電車で書く日記 ー Entry from the train

I tricked myself into missing you. I had even written about it. It went like this:

Was there any way to know for certain how long we would have to connect? No, there never is. No telling. Only guessing.

I guessed you’d be unavailable for good. I didn’t know you’d be gone. I’d say I miss you, but that phrase means nothing. More accurate is: I miss the chance of you. But without that, I think I’m better off.

You were a distant star I saw through a high-powered telescope. A formation, far away, still undergoing progress. Developing into a system with orbital rings and gravity. I saw you at the start, but you drifted away from me. A rate by which I might gauge your distance.

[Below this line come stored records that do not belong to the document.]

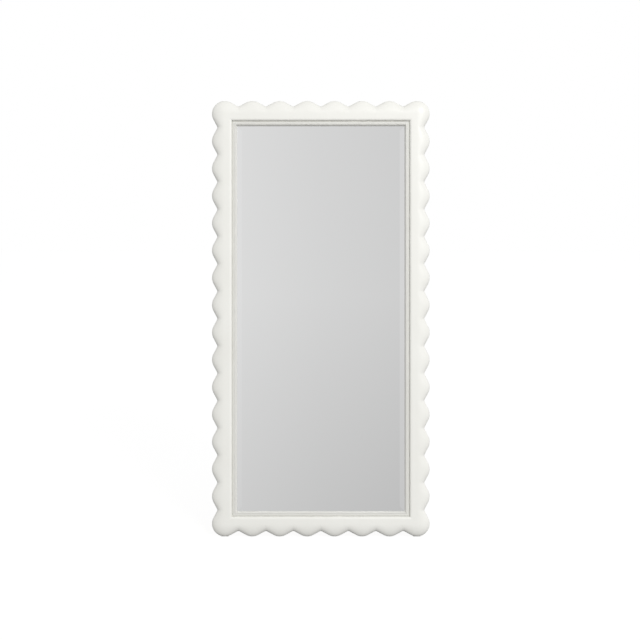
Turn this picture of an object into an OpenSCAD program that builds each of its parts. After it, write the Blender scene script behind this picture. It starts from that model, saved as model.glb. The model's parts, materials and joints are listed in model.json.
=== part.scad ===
// Scalloped floor mirror that leans back on a folding easel leg.
// Millimetres, +Z up, the glass faces -Y. The origin is on the floor under the middle.

/* [Frame] */
// Width across the scalloped frame
frame_w = 914.4; // [760:1:1120]
// Height of the scalloped frame
frame_h = 1828.8; // [1500:1:2200]
// Radius of a lobe's rounded tip
lobe_r = 53.5; // [48:0.5:58]
// Slope of a lobe's straight flank
flank_deg = 28; // [25:1:32]
// Radius of the rounded valley between two lobes
valley_r = 10; // [6:1:14]
// Width of the moulding from the lobe tips to the inner edge
band_w = 84; // [78:0.5:92]
// Rise of the puffed face above its side wall
puff_h = 22; // [14:1:26]
// Thickness of the moulding
mould_t = 34; // [30:0.5:40]

/* [Glass] */
// Visible width of the stepped liner
liner_w = 21.5; // [19:0.5:26]
// Thickness of the mirror glass
glass_t = 5; // [4:0.5:6]
// Width of the ground bevel
bevel_w = 25.4; // [15:0.1:32]

/* [Stand] */
// Angle that the mirror leans back
lean = 7; // [5:0.5:9]
// Angle between the leg and the mirror's back
leg_open = 15; // [12:0.5:18]
// Height of the leg's pivot up the back
pivot_h = 1300; // [1150:5:1400]
// Length of a stay between its pivots
stay_r = 380; // [320:5:420]
// Half the width of the leg
leg_half = 220; // [180:5:250]
// Thickness of the leg's timber
leg_t = 20; // [18:1:24]

/* [Joinery] */
// Depth of the rear battens
batten_t = 22; // [18:1:26]
// Width of a rear batten
batten_w = 75; // [68:1:80]
// Radius of a wood screw's shank
screw_r = 1.9; // [1.5:0.1:2.2]
// Radius of the leg's pivot bolts
pivot_r = 4; // [3:0.5:4.5]
// Radius of the stay bolts
stay_bolt_r = 3; // [2.5:0.5:3.5]

/* [Hidden] */
$fn = 64;
eps = 0.01;
run = 0.05;         // running clearance on a radius
face_gap = 0.3;     // side clearance between parts that turn on each other
lobe_pitch = 114.3; // the pitch that the number of lobes is counted from

// depths behind the front of the frame
puff_y = puff_h;    // foot of the puffed face
back_y = mould_t;
lip_y = 18.5;
glass_y = 20;
bevel_drop = 2;
lip_cover = 5;
film_t = 0.5;
panel_t = 6;
panel_y = back_y - panel_t;
rail_y = back_y + batten_t;

// distances in from the lobe tips
liner_gap = 0.2;
open_d = band_w + liner_w;
glass_d = open_d - lip_cover;
rebate_d = glass_d - 1;
batten_d = open_d + 7 - batten_w;
lip_back_y = glass_y + bevel_drop*(1 - lip_cover/bevel_w) - 0.1;

// rear timber
batten_in_x = frame_w/2 - batten_d - batten_w;
upper_rail_h = 90;
lower_rail_h = 96;
upper_rail_z = pivot_h;

// leg: its pivot line lies leg_t/2 + 2 behind the rails
leg_y = rail_y + leg_t/2 + 2;
stile_w = 40;
tip = leg_open - lean;
slide_open = 2*stay_r*cos(leg_open);
slide_shut = 2*stay_r;
lower_rail_z = pivot_h - (slide_open + slide_shut)/2;

// floor: the frame's lower back edge stands this far above it
frame_clear = 1.5;
lift = frame_clear + back_y*sin(lean);
pivot_world_y = leg_y*cos(lean) + pivot_h*sin(lean);
pivot_world_z = -leg_y*sin(lean) + pivot_h*cos(lean) + lift;
foot_t = 6;

function leg_len(n, h) = (pivot_world_z - h + n*sin(tip))/cos(tip);
function foot_back() = pivot_world_y + leg_len(leg_t/2, 0)*sin(tip) + leg_t/2*cos(tip);

module mirror_frame() translate([0, -mid_y, lift]) rotate([-lean, 0, 0]) children();
module leg_frame() mirror_frame() translate([0, leg_y, pivot_h]) rotate([leg_open, 0, 0]) children();
module stay_frame() leg_frame() translate([0, 0, -stay_r]) rotate([-2*leg_open, 0, 0]) children();
// a section in [depth, height] drawn out along +X
module along_x(len) rotate([90, 0, 90]) linear_extrude(len) children();
module both_sides() for (s = [0, 1]) mirror([s, 0, 0]) children();

/* ---------- scalloped moulding ---------- */

arc_reach = lobe_r*sin(flank_deg);

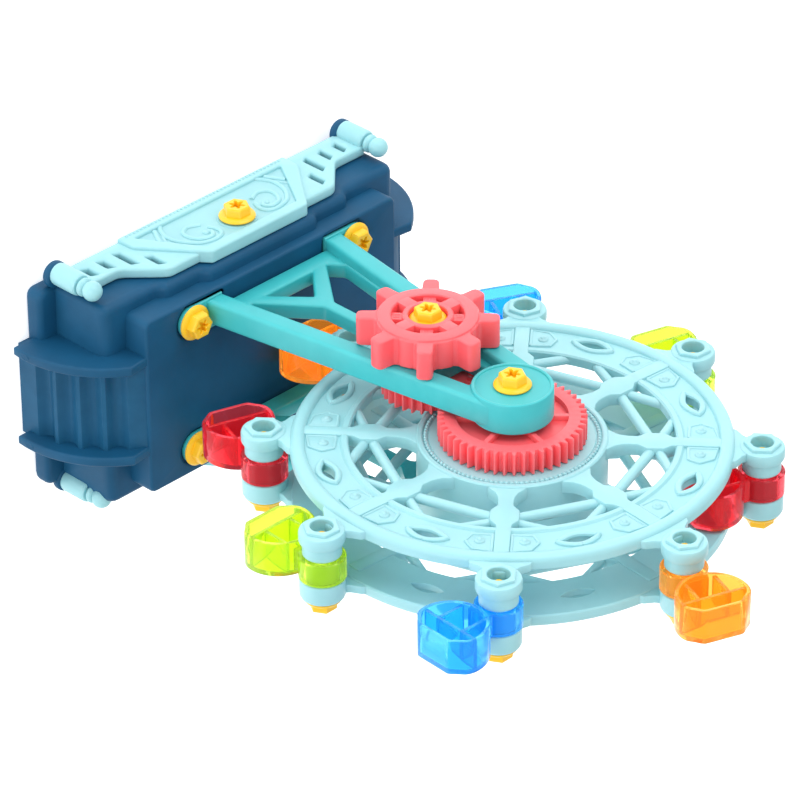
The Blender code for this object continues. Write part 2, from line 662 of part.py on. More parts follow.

Thousands of light years at the nearest.

I did it, not for real reasons, I think. Only to see what it would feel like when I leave. It felt exactly as expected. I was down, sore of heart, knowing somehow I had missed out.

Turns out you are still around. Just as unavailable, but not as tangibly so. Less physically, more emotionally. You bodily still pass in and out of my space. Occupy the lounge in your quiet silent way. In shadows, you hardly make a shape. Maybe no-one notices.

But I do.

Do you want to know?
I have the nerve now to tell you.
Will it change anything?
No.

Because ghosts don’t touch. We only phase in and out of reality. We pass each other on the brink of world lines and soul strings. You are a creature much of the same make-up as me. I know my kind. Outlier of one sort or another. Protective, shelled from the outside, cold as hell.

The question I have is are you a formless goo on the inside too?
I could tell if I could form a thought or a sound. If my own cells hadn’t turned my heart to gel. I don’t even know how I’m still alive. I should have died. Or…wait. Did I? Is this what death feels like?

Of a kind.

I am getting holes burned in the sockets where my eyes once were. I look in the mirror and see, not blue-grey irises – but dimes of ash. Charcoal burned to its last bit.

Funny how, only months ago, I had believed in that. Charcoal as a means to change the world. As a means to grow. I realized only after it was too late that the only thing to do with Charcoal after you make it with careful attention and long stretches of time – is to burn it through, all the way until it’s spent. That’s the whole goddamn point.

You could be a fool. Save the scraps for you. Make pencil cores to draw your heart’s contents out. Bu sticks in the sand work just as well. And to not burn Charcoal is to waste the energy you first put in. A self-defeating act in and of itself. Throwing  effort to a weak wind. No point. Better to use what we have and not complain when it’s through.

I think I am burning through what I wanted of you.

In the end, with the ash we can make lye. And with some fat skimmed off our sides, we can make soap to wash our faces off. Our hands can be clean in the suds of what we’ve done.

Wait, what? We? Us?

Oop. No, I just mean “me”, “I”. There is no “you” to make the plurals out of any more.

「私」、「俺」。「たち」じゃないから、「あなた」がない。 でも。。。日本語でちょっと違うでしょう?

Funny… Nihongo doesn’t differentiate between one and many things. What does that mean? I think I am going to learn.